The latest effort is one by Marina O’Loughlin in London Eater magazine entitled Each to their Own, which was drawn to my attention by Boak & Bailey. This is a strangely schizophrenic piece in which, on the one hand, she accepts that pubs are just not for her, saying “Just because I don’t like something doesn’t mean there’s anything inherently wrong with it, just that it doesn’t work for me” , but then going on to level a list of criticisms against them.
Top of the list is that they “don’t serve good wine”, which comes across as spectacularly missing the point. As I said on Twitter, that’s rather like complaining about the lack of guitar solos in opera – it’s just not what pubs are about. Indeed, it could be argued that many, if not most, pubs don’t even serve good beer!
She goes on to describe pubs, with a metropolitan sneer, as being “offputtingly Brexity”. Well, I suppose you can sort of see what she means – pubs have always been a bit anarchic, rumbustious and politically incorrect, and you can understand why fastidious people might turn their noses up at them. I’ve said before that pubs, at heart, are more Sun reader than Guardian reader kinds of places.

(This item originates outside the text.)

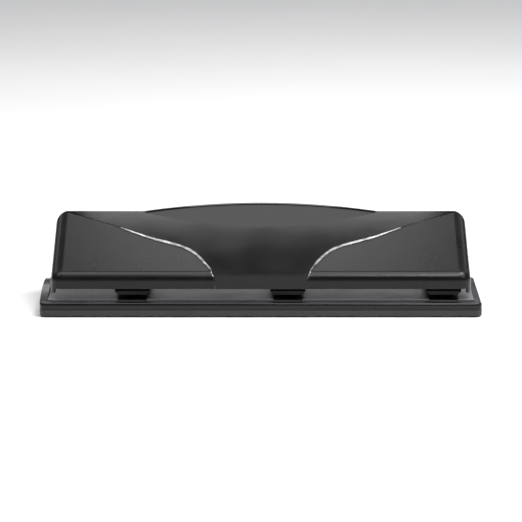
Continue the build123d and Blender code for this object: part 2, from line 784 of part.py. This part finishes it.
# Lever plate: pressed steel channel under the shells, with ears on the rod and a press rib
plate_half = handle_half - lever_margin
with BuildPart() as lever_plate:
    with BuildSketch(lever_plane.offset(lever_reach)):
        with Locations((0, (lever_front + lever_rear) / 2)):
            Rectangle(2 * plate_half, lever_rear - lever_front)
        with Locations(*(centre_stakes + wing_stakes)):
            Circle(stake_radius, mode=Mode.SUBTRACT)
    extrude(amount=lever_thickness)
    with BuildSketch(lever_plane.offset(lever_reach - flange_drop)):
        with Locations((0, lever_rear - lever_thickness / 2)):
            Rectangle(2 * plate_half, lever_thickness)
    extrude(amount=flange_drop)
    # Press rib over the pins, formed along the plate
    with BuildSketch(Plane.YZ.offset(-plate_half)):
        with Locations((pin_y, pivot_z + rib_height)):
            Circle(rib_radius)
    extrude(amount=2 * plate_half)
    with BuildSketch(lever_plane.offset(inner_reach)):
        with Locations((0, lever_rear / 2)):
            Rectangle(2 * base_width, 2 * base_depth)
    extrude(amount=base_depth, mode=Mode.SUBTRACT)
    # Ears on the pivot rod
    for start in ear_starts:
        with BuildSketch(Plane.YZ.offset(start)):
            with Locations((pivot_y, pivot_z)):
                Circle(boss_radius)
            with BuildLine():
                web_top = lever_reach + lever_thickness / 2
                rear = (pivot_y + arm * math.cos(slope), pivot_z + arm * math.sin(slope))
                Polyline(
                    (pivot_y, pivot_z - rod_radius - 2 * rod_groove),
                    (rear[0] - web_top * math.sin(slope), rear[1] + web_top * math.cos(slope)),
                    (
                        pivot_y + lever_front * math.cos(slope) - web_top * math.sin(slope),
                        pivot_z + lever_front * math.sin(slope) + web_top * math.cos(slope),
                    ),
                    (pivot_y - rod_radius / 2, pivot_z + rod_radius + lever_thickness),
                    close=True,
                )
            make_face()
            with Locations((pivot_y, pivot_z)):
                Circle(rod_radius + slide_fit, mode=Mode.SUBTRACT)
        extrude(amount=lever_thickness)
finish(lever_plate.part, "lever_plate")
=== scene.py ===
import math

import bmesh
import bpy
from mathutils import Matrix, Vector


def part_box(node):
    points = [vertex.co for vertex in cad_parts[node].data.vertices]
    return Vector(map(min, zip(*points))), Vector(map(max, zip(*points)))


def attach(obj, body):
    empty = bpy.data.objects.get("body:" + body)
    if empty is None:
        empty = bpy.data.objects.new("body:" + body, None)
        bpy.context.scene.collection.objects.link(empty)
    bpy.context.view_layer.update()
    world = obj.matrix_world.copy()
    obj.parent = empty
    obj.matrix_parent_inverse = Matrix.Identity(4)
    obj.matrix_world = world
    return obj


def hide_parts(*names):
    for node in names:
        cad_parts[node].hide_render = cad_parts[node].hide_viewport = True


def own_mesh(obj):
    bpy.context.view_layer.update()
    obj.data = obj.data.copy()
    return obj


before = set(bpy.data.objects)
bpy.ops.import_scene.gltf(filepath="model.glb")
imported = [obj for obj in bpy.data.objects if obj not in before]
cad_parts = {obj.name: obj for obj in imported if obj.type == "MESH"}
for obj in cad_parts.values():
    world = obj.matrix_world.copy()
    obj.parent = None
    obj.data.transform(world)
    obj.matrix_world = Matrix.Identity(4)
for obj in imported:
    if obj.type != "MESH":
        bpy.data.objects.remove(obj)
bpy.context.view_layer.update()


# Base frame: the black rim and front rail, with the arched sheet stop on its left.
# Moulded in glossy ABS; it carries the table plate on a ledge and the tray on knuckles.

def linear(hex_colour):
    """sRGB hex string to the linear RGBA that shaders take."""
    channels = [int(hex_colour[i:i + 2], 16) / 255 for i in (1, 3, 5)]
    return [c / 12.92 if c <= 0.04045 else ((c + 0.055) / 1.055) ** 2.4 for c in channels] + [1.0]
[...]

It would be perfectly reasonable to argue that the rose-tinted view of pubs as cheerful, welcoming centres of community life is all too often not matched by the reality. But, if you basically see no appeal in pubs, then wouldn’t it be better just to keep quiet rather than moaning that they aren’t something they never set out to be in the first place? After all, I don’t much care for gyms or dance music clubs, but I don’t complain that you can’t get a good pint of bitter in them, I just ignore them.